Notwithstanding the provisions of the preceding paragraph, an election by either party to arbitrate shall in no way affect Seller’s right to file a petition to establish a mechanic’s lien (or any similar lien provided by common law or statute for the protection or materialman) or to file suit against the surety named in a labor and product payment bond covering the project in question. In the case of a mechanic’s lien or similar lien, the appropriate court shall have authority to conduct a hearing to determine whether such lien, final or interlocutory, should issue, and to enter the appropriate order establishing the lien.

U. Expenses. In the event Seller employs counsel to enforce Seller’s rights and interests under or relating to these Terms and Conditions, including but not limited to all efforts by counsel to collect any amount due Seller through arbitration or litigation, Buyer agrees to pay the reasonable attorney’s fees and costs incurred by Seller.

V. Governing Law & Venue. These terms and all matters between Seller and Buyer will be governed by the laws of the State of Illinois. The parties agree that any disputes hereunder shall be brought exclusively in Cook County, Illinois. 

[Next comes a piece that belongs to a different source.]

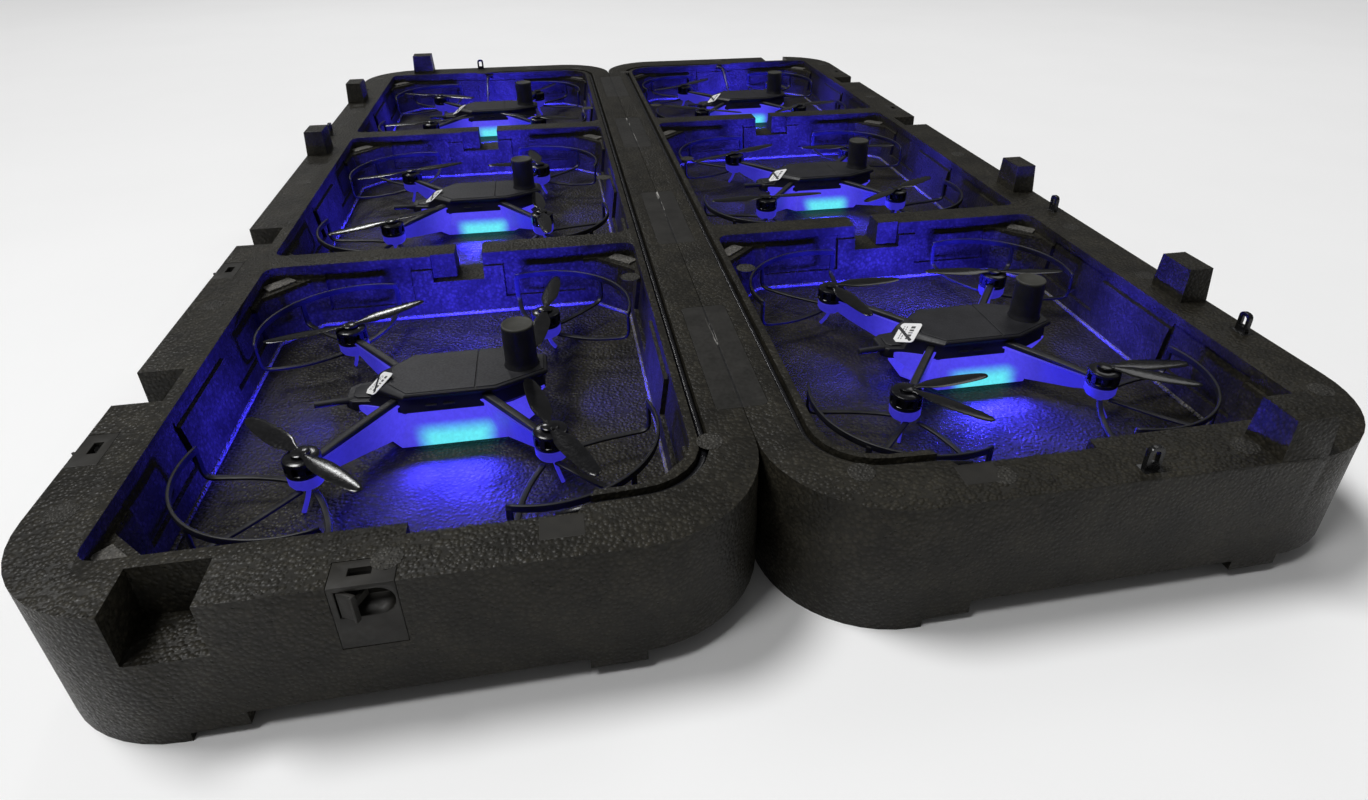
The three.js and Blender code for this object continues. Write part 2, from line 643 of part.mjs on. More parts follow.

W. Payment Terms. Outstanding balances are subject to a finance charge of 1-1/2% per month, which is an annual rate of 18%. Seller’s failure to collect interest on any outstanding balance shall not constitute a course of conduct or otherwise waive Seller’s right to collect interest on any outstanding balance. If at any time the financial responsibility of Buyer becomes impaired or unsatisfactory to Seller, Seller reserves the right, in addition to any and all other rights of Seller hereunder, to require advance payments or other satisfactory security.

X. Entire Agreement. Unless Buyer and Seller have executed a separate agreement applicable to Product orders, these Terms and Conditions supersede all previous agreements or communications, whether written or oral, which relate to the Product order. These Terms and Conditions shall supersede any other contract terms between the parties for Products supplied by Seller. Buyer specifically acknowledges and agrees that these Terms and Conditions expressly limit acceptance to the terms contained herein.  Fulfillment of Buyer’s order does not constitute acceptance of any of Buyer’s terms and conditions and does not serve to modify or amend these Terms and Conditions. No modification, alteration or amendment shall be effective unless in writing and signed by authorized officers or representatives of both parties.